O fato é que funcionou. No restante do ano eu não tive mais problemas coletivos. Houve sim, conversas, alunos desatentos, brincadeiras, mas nada que atrapalhasse tanto que eu tivesse que retirar algum aluno da sala ou tornar a deixá-la eu mesmo. Enfim, posso estar errado, mas penso que a maioria aprendeu que a aula é uma atividade coletiva e que tem, portanto, responsabilidades coletivas que envolvem todos nós. A maioria, claro, mas nem todos. Mas o que realmente me surpreendeu é que, dias mais tarde, houve uma reunião com os pais (da qual não pude participara porque tinha aula na faculdade a noite) e nela eu fui duramente criticado por alguns pais. Pelo que me foi dito, um deles chegou a dizer que “minha atitude não havia sido a de um professor”.
Como não pude estar presente, não sei quem era este pai e nem sua profissão. Talvez ele seja um pedagogo ou um colega e talvez tenha estratégias diferentes de lidar com uma situação como esta. Eu me propus a recebê-lo num outro horário, assim como a outros pais que porventura não tenham concordado com minha atitude. Entretanto este pai e os demais que fizeram críticas, não quiseram me encontrar. Uma pena. Eu gostaria de ter ouvido deles o que seria uma “atitude de professor”.

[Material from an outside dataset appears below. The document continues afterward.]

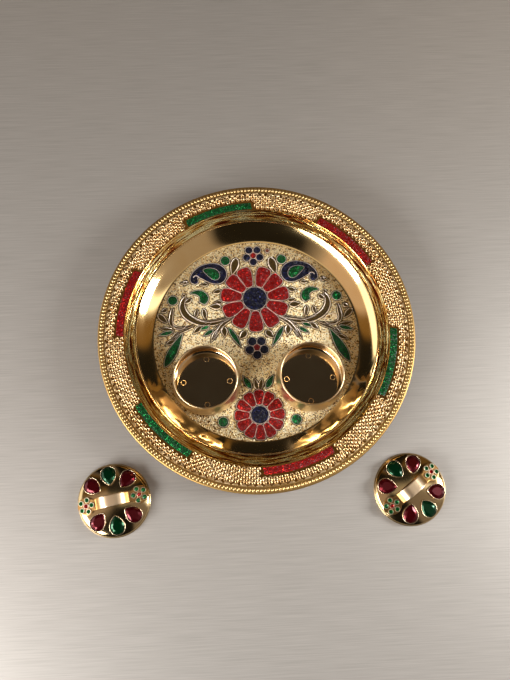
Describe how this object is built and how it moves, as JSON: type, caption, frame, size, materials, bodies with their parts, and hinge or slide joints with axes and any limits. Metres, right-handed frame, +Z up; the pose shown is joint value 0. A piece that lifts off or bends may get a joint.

Enfim, como ninguém aceitou me encontrar e eu não tive a oportunidade de aprender outros pontos de vista e outros métodos, sou obrigado a ficar com a minha visão das coisas. E segundo minha visão, é preciso ensinar os jovens a diferença entre ser criança e ser adulto. Uma criança precisa ser conduzida, orientada e cuidada. Um adulto tem que orientar-se, conduzir-se e cuidar de si próprio e, muitas vezes, de outros também, inclusive de seus filhos. Isto significa responsabilidade e esta, por sua vez, significa assumir o resultado dos nossos atos, sejam eles individuais ou coletivos. Se uma turma prefere conversar, gritar e brincar a assistir aulas, mesmo que o professor se esforce por dar uma aula atraente e argumente sobre a importância da mesma, isso é uma atitude coletiva que tem um efeito: o não aprendizado, esteja o professor lá ou não. O que eu quis demonstrar foi exatamente isso: tudo o que fazemos tem uma consequência e temos que assumi-la. Mais ainda, esta consequência, dependendo de nossas ações, atinge não somente a nós, mas a muitos outros.
Não é assim em tantas coisas? Minhas atitudes individuais não atingem também minha família, meus amigos, meus parentes? Se sou incapaz de me prover, não acabo por “pesar” no bolso de outrem? Se não preservo o meio ambiente, não prejudico aqueles que vivem neste mesmo mundo que eu? Se bebo e dirijo bêbado, não arrisco além de minha vida a daqueles que estão no carro comigo e as dos demais que estão nas ruas? Não demonstrar isso para seus filhos e não deixar que eles experimentem os resultados, ainda que amargos, de seus atos, traz também consequências. Traz adultos que não crescem e não se emancipam. Que vivem à custa dos pais enquanto estes estiverem vivos e, no caminho de suas vidas, prejudicarão muitas outras pessoas ainda. Talvez minha atitude não tenha sido a melhor, mas foi a que encontrei para ensinar esta verdade aos meus alunos. Entendo que o amor nos leva a querer proteger nossos filhos, porém acredito que mais do que proteger é preciso ensiná-los a viver.
Valéria Pisauro
6 de dezembro de 2012
Grande mestre!
Concordo com você: depois de esgotadas todas as tentativas e não sem retorno – é hora de retirada.
Abraços.
Waldete ap dos santos salvaia
18 de dezembro de 2012
Luis, adorei seu texto!!! Um colega levou para minha escola e discutimos muitos sobre isso!!É importante que os pais tenham um novo olhar para a educação de seus filhos
blogdoamstalden
20 de dezembro de 2012
Muito Obrigado Waldete. Fique a vontade, você e demais colegas para comentar e mesmo escrever textos para o Blog. Feliz Natal. Abraço.